The behavior of sulfur in magmas is inexorably linked to oxygen fugacity (fO₂) due to the wide valence state variability of S, from S²⁻ to S⁶⁺. Sulfur in magmas can exist as solid sulfate or sulfide phases, immiscible sulfide liquids, as ions in solution, or as a multi-phase gas and can therefore have complex evolution in magmatic rocks. Thus, the evolution of S phases during magmatic processes is challenging to constrain in natural systems. This is particularly true in ancient systems where the gas component is lost. Furthermore, for the intrusive parts of magmatic systems, complex mixing behaviors obscure the relative chronological constraints typically provided by melt inclusion-matrix glass comparisons applied to mafic extrusive rocks (Wallace and Edmonds, 2011, Cottrell and Kelley, 2011, Moussallam et al., 2014). The bulk ratio of plutonic to volcanic materials in continental arcs, for example, is up to 10:1 (White et al., 2006), indicating that the crustal-scale S phase distribution and related magma fO₂ evolution are dominated by intrusive processes.

Dissolved S in magmas exists primarily in two valence states, sulfide (S²⁻) and sulfate (S⁶⁺), although intermediate valence ions may also be present (Métrich et al., 2009, Konecke et al., 2017). The transition from sulfide to sulfate (or vice-versa) as the dominant magmatic S species occurs over the range of fO₂ typically observed in terrestrial magmas, from approximately nickel-nickel oxide buffer values of NNO+1 to NNO+3 (this corresponds to the quartz-fayalite-magnetite buffer [QFM] to QFM+2), suggesting that many magmas likely contain multi-valent S speciation (Carroll and Rutherford, 1988, Jugo et al., 2005, Jugo et al., 2010, Klimm et al., 2012). In addition to its sensitivity to fO₂ changes, S also exhibits a strong isotopic fractionation as a consequence of bonding environments in different valence states of S²⁻ and S⁶⁺ that can be several per mil (‰) at magmatic temperatures, with S²⁻ relatively enriched in ³²S and S⁶⁺ relatively enriched in ³⁴S (Harrison and Thode, 1957, Sakai, 1968). The utility of direct measurement of this isotopic fractionation in volcanic glasses and melt inclusions is currently being explored via laboratory experiments and in natural sample suites (Mandeville et al., 2009, Moussallam et al., 2014, Fiege et al., 2014). Alternatively, in a scenario in which multiple valence states are present in a magma, an isotopic fractionation associated with each species will be inherited by crystallizing minerals that incorporate S as a major element (such as sulfide and sulfate minerals) or as a trace element. Efforts are underway to combine these records in volcanic systems (Beaudry et al., 2015). However, as noted, the non-linear, sometimes cyclical nature of the evolution of intrusive igneous systems (Miller et al., 2007, Cooper and Kent, 2014, Barboni et al., 2016) that crystallize to the solidus makes interpreting melt inclusion data challenging.

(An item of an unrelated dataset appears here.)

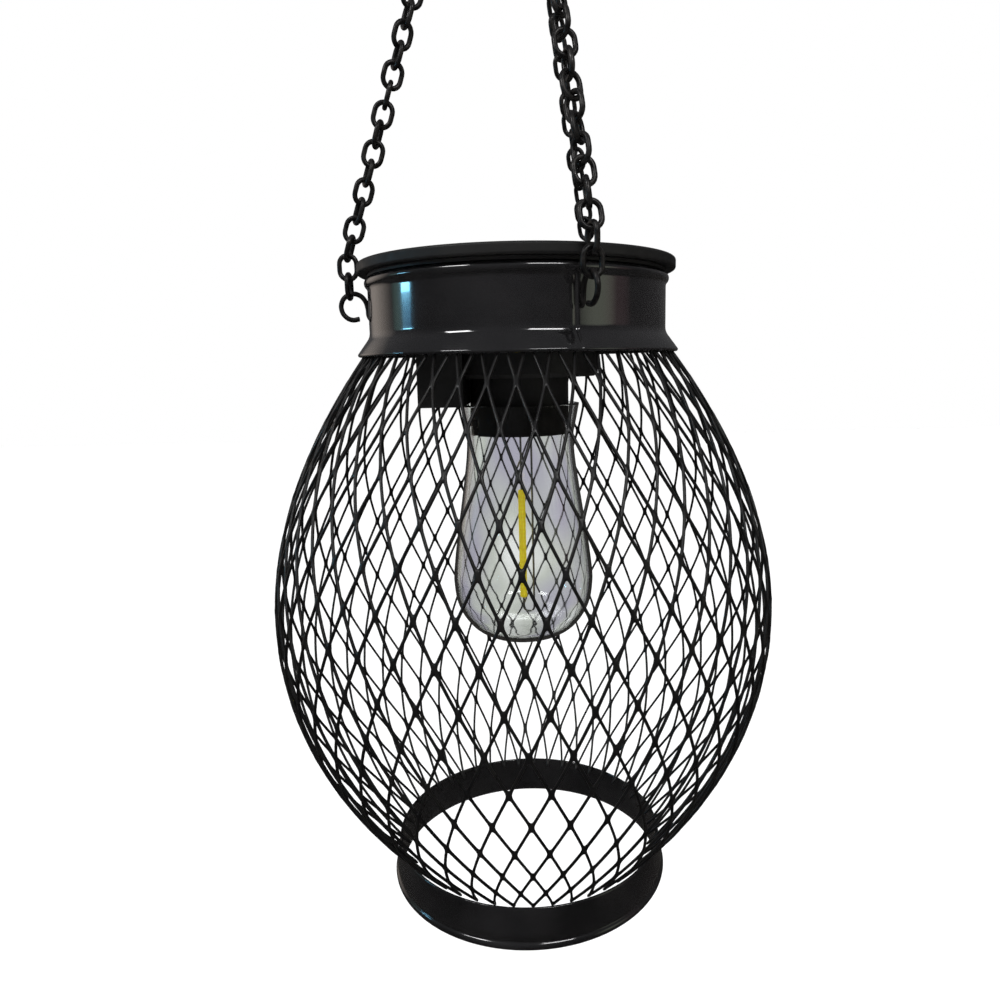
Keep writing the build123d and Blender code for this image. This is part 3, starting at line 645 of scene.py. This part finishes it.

Apatite is recognized as a zoned carrier of S (Streck and Dilles, 1998, Tepper and Kuehner, 1999, Parat et al., 2002, Chambefort et al., 2008, Van Hoose et al., 2013, Stock et al., 2015) (Fig. 1), but calculating magma S concentrations from apatite S concentrations is hampered by several complications. Sulfate has a much higher partition coefficient in apatite then sulfide, causing the bulk partition coefficient of S into apatite to be highly fO₂ dependent, in addition to dependencies on temperature (Peng et al., 1997, Parat and Holtz, 2005). This effect is layered on variability of the solubility of the multiple S species at changing pressure, temperature, compositional and fO₂ environments (Carroll and Rutherford, 1988, Wallace and Carmichael, 1992, Ducea et al., 1994, Ducea et al., 1999, Clemente et al., 2004, Liu et al., 2007, Jugo, 2009, Baker and Moretti, 2011, Klimm et al., 2012).

In contrast, this study capitalizes on the partitioning of S into apatite as a high concentration trace element (0.1–1 wt.% SO₃) (Ohmoto, 1986, Peng et al., 1997, Parat and Holtz, 2005), to make the first measurements of ³²S and ³⁴S isotopes at high precision in situ via secondary ion mass spectrometry (SIMS) (Fig. 1). Exploration of S concentration in concert with isotopic ratios yields unique information about the S behavior variations and the processes that drive them. This record has the added advantage of good preservation in plutonic rocks, such as the ones utilized in this study, and constraints provided by the relative chronology of crystal zoning.

Samples for this study are from the Cadiz Valley Batholith, a Cretaceous upper crustal California-type batholith (Howard, 2002, Barth et al., 2004). This batholith is representative of a family of intrusive suites, the observation of which has been integral to modern understanding of magmatic processes (Bateman and Chappell, 1979, Kistler et al., 1986, Coleman and Glazner, 1997, Paterson et al., 2011). These magmas were of the ‘cool, wet’ affinity (Deering et al., 2010) thus their generally low temperatures provide the highest likelihood of preserving mineral zoning that was minimally disturbed by diffusion. Indeed, fine-scale S zoning with sharp boundaries as shown by Streck and Dilles (1998) and found in this study suggest that that S substitution in apatite is highly resistant to diffusion (Fig. 1).

The mineral apatite is stable over a wide magma compositional range (Harrison and Watson, 1984, Piccoli and Candela, 2002) and is found in abundance information environments as diverse as lunar basalts and Yellowstone rhyolites (Boyce et al., 2010, Bindeman and Valley, 2001). The type of record documented here should be present in any system that is sufficiently oxidized to contain sulfate and that crystallizes apatite.